Rate of fatal wrecks in county slightly higher than state figureJul 14, 2015 By Eric Blom, Staff Writer
Fremont County had 10 fatal crashes in 2014 resulting in 12 deaths.
A report from the Wyoming Department of Transportation details the dangers of motor vehicle crashes in 2014, showing Fremont County had a slightly higher rate of fatal wrecks than Wyoming as a whole but a lower rate of collisions causing injuries.
Fremont County had 10 fatal crashes in 2014 resulting in 12 deaths, or 2.9 deaths for every 10,000 people in the population, according to WyDOT. Wyoming had 131 deadly wrecks that killed 150 people, or 2.6 deaths per 10,000 people.
Fremont County had 152 crashes that caused injuries, or 37 per 10,000 residents. The state saw a higher rate of 48 per 10,000 residents, or 2,800 total.
In all, Fremont County had 868 motor-vehicle wrecks, including fatal and injurious collisions and those that only damaged property, resulting in a rate of 211 per 10,000. Wyoming had a higher rate of 252 crashes per 10,000 residents or 14,700 wrecks total.
The total number of collisions statewide is a tick up from the 14,600 seen in 2013 and the 14,000 of 2012, but much lower than the highest point in the last 10 years when Wyoming had 17,700 in 2008.
Last year, crashes were more common in urban areas, which saw 8,500 collisions, than rural areas, which had 6,200.
Natrona County led with 2,400 collisions followed by Laramie County with 2,100 and Sweetwater County with 1,300.
Riverton had just shy of 300 crashes in 2014, leading Fremont County. Lander had 113, Dubois 13 and Hudson and Shoshoni each had three.
Alcohol was a factor in many crashes in Fremont County and the rest of Wyoming. Drivers who drank were more common in more serious wrecks, indicating the substance leads to increases in the severity of collisions.
Of fatal wrecks in Fremont County in 2014, exactly 30 percent involved alcohol, while 37 percent of deadly crashes in Wyoming involved a driver who drank. Fewer drivers in Fremont County and the rest of the state were drinking in crashes that caused injuries, 18 percent and 12 percent, respectively.
Alcohol was even less frequently involved in collisions that only damaged property, which accounted for 7 percent of crashes in Fremont County and 4 percent statewide.
Drivers in wrecks in Fremont County were less likely to use seat belts than their counterparts statewide. Rates among passengers were about the same.
In all crashes, 73 percent of drivers and 71 percent of passengers in Fremont County used a seat belt. Wyoming drivers in collisions used seat belts at a rate of 82 percent, though only 72 percent of passengers used the safety device.
Poor road conditions appear to make collisions less severe as fatal wrecks were more likely to occur in dry conditions.
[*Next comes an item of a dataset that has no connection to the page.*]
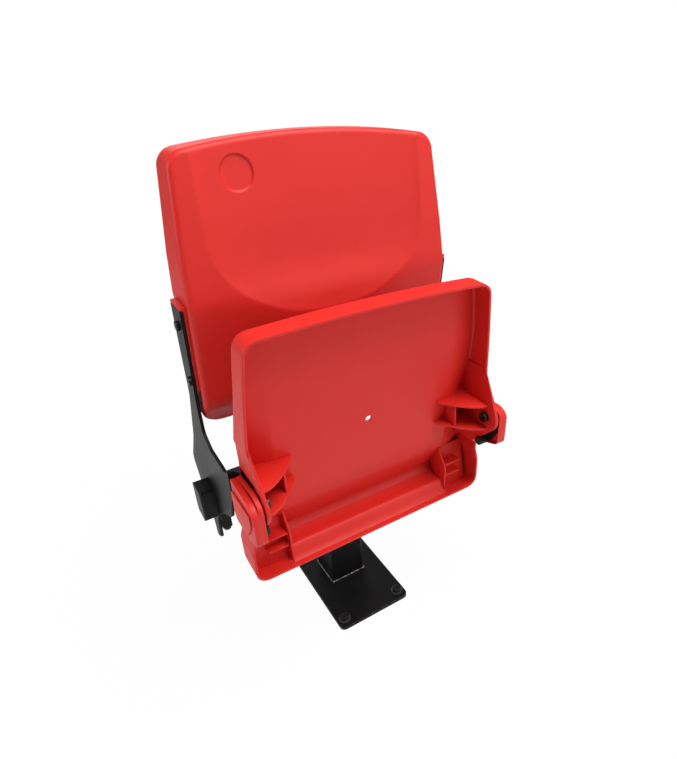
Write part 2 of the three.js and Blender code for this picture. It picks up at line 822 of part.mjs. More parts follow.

Overall in Wyoming, .9 percent of wrecks were fatal, but 1.1 percent of wrecks in dry conditions were fatal, a difference of 20 percent. Crashes in poor conditions were less likely to be fatal as only .7 percent of wrecks on wet roads, .4 percent on icy roads and .4 percent on snowy roads were fatal.
Differences were less pronounced in injurious wrecks, but snowy and icy conditions produced less severe wrecks.
Similarly, 19 percent of all collisions caused an injury. Wrecks in dry and wet conditions were similarly likely to cause injuries, and 21 percent did so. Only 16 percent of collisions in ice and 13 percent of those in snow caused injuries, however.
Along with those trends, snowy and icy roads were more likely to produce the least severe crashes, those only damaging property. Overall, property-damage collisions accounted for 80 percent of all wrecks, but they made up 84 percent of collisions on icy roads and 87 percent of wrecks in the snow.